Antiretrovirals changed everything. Originally called ‘HAART’ (Highly Active Antiretroviral Therapies) they were announced at the 1996 International AIDS conference in Vancouver and they were absolutely game changing. Where a positive diagnosis had previously promised almost certain and sometimes precipitate death, now, where there was access to drugs, PLWHIV could live healthy, ‘normal’ lives.
The shift brought about by these life-saving medical interventions was massive, and everything had to change: how we treated HIV, how we prevented it, how we talked about, how we perceived it. At the same time, the very noisy, apocalyptic panic that surrounded the disease in the mainstream media almost completely subsided. HIV moved to the margins, underground, from the public sphere into the private lives of the communities affected by it, and this was not without its own implications.
Is there a depiction of HIV that resonated with you the most while writing this book?
One of the biggest fascinations for me is the notion of generation, and this really started to emerge from the slew of HIV/AIDS and activist history documentaries that have trickled over the last seven or eight years. There are a lot of these – We Were Here, United in Anger, How to Survive a Plague. And then there were narrative re-imaginings of this time – The Normal Heart, our much beloved Holding the Man, recently the brilliant French film about ACT UP, BPM.

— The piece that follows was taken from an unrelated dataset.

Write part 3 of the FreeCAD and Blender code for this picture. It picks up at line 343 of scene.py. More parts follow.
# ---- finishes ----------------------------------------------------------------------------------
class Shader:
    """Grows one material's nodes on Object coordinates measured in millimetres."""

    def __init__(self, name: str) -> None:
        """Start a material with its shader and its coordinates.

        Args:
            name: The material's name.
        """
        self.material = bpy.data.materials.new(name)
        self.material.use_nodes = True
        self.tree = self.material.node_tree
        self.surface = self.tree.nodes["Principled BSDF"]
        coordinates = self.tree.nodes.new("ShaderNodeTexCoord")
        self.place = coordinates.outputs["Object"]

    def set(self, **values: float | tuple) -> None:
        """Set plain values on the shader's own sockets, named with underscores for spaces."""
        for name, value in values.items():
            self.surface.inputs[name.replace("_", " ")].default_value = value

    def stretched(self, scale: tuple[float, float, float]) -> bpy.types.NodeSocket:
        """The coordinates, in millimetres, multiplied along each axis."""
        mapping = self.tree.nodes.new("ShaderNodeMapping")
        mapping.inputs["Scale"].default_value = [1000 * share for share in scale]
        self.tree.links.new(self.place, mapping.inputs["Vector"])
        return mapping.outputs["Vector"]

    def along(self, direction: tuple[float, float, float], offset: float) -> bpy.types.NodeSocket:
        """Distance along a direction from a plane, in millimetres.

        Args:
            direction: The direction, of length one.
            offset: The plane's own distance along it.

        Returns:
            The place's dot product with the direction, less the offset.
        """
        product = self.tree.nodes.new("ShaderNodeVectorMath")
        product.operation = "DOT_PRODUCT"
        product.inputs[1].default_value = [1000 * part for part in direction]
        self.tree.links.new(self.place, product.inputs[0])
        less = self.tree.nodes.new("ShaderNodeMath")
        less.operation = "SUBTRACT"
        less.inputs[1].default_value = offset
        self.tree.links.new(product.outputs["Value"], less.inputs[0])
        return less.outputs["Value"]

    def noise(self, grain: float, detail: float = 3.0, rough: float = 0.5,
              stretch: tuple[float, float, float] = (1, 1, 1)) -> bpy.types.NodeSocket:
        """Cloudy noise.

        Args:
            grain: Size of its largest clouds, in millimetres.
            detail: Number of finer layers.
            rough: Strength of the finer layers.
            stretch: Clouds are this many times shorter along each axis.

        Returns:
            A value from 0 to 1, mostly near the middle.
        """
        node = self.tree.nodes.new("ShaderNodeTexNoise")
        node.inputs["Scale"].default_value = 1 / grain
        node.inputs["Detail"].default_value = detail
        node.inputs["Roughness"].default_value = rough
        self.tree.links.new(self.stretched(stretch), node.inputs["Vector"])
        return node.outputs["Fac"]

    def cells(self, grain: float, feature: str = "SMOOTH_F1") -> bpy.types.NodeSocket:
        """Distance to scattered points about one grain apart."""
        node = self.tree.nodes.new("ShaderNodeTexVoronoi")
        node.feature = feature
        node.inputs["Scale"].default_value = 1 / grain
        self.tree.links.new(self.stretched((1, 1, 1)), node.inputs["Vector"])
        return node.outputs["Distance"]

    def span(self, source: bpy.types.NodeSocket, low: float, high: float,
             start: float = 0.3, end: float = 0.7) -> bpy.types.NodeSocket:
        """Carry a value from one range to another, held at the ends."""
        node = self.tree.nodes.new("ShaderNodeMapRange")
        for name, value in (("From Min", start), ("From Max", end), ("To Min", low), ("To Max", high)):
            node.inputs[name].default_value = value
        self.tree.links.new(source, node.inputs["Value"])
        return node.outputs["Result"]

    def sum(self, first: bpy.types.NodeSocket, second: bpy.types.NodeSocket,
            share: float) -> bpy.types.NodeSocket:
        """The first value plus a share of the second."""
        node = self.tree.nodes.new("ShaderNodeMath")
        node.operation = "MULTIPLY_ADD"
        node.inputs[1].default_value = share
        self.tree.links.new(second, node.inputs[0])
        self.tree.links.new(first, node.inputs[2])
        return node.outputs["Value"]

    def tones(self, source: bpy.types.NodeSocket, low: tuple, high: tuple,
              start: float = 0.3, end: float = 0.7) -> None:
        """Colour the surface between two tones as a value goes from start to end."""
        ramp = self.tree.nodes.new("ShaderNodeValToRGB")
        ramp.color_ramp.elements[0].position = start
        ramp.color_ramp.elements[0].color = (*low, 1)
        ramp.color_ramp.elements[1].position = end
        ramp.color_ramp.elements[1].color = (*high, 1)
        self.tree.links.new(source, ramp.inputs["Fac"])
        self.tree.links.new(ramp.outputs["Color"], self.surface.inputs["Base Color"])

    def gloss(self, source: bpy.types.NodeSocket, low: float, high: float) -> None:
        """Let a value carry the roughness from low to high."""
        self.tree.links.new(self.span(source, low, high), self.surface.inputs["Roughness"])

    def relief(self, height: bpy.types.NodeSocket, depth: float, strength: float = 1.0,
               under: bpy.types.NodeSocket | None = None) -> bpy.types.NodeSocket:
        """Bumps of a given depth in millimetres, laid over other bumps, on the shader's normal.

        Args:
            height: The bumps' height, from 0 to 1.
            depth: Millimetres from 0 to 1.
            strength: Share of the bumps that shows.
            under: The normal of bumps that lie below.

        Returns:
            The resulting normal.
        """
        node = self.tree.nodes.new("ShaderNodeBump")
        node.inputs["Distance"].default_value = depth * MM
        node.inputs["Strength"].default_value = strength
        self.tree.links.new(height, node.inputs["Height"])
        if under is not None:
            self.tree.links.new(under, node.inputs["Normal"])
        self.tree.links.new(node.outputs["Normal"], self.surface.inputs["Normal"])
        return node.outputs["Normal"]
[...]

Like a number of other artists and writers and queer people in general, watching these films prompted me to reflect more and more about the idea of queer generation, and queer memory, and what it has meant for a community to essentially lose an entire generation. A small handful of people have written very eloquently about this, but again, it’s something we are still grappling with and that I tried to unravel a little in the book. A whole cohort of people, many of them young, were lost from our, swiftly and devastatingly, and in many ways we’ve had to move on, to mourn and honour those people, but to move on nonetheless.
The project that became Positive Images was partly inspired by this question of what it means to be a queer person now, in the wake of that loss, and what my relationship is with both the people that died and those that survived. The notion of ‘generation’ is one that is very much wedded to traditionally heterosexual structures – marriage, reproduction, dynasty – so what does it mean for queer people who might live and relate differently?
What are you hoping readers will take away from Positive Images?
The book spans a fairly large period of time, so it’s got a lot of elements. There’s the history of AIDS in the media, AIDS activisms, the way AIDS media shaped ideas about homosexuality and vice versa. There’s stuff on the gay ’90s, on barebacking and chemsex panics and the way these have echoed the moment of the AIDS crisis in certain ways; there are reflections on AIDS history and our fascinated return to it.
In the early years of the epidemic, a lot more people were thinking and writing about the media of the crisis – looking at how it represented sex, race, nation, health, and disease. Everything from the hate speech of outspoken homophobes to the outing of Rock Hudson, to the earliest safe sex campaigns; from mainstream films like Philadelphia and RENT to more fringe representations in new queer cinema and queer literature.
The proliferation of stories told about this disease have from the very beginning framed the way we understand it, and what we do about it. It has been, in many ways, an epidemic of storytelling. Now that the epidemic is so dramatically transformed, now that this sense of urgency about HIV has dissipated, this kind of work on the popular culture of HIV has diminished. Less people have been doing that work. I wanted to re-activate those conversations for today – to think afresh about what was going on in the pop culture of this new era we are in, after antiretrovirals.
Positive Images: Gay Men and the Culture of ‘Post-Crisis’ is out now.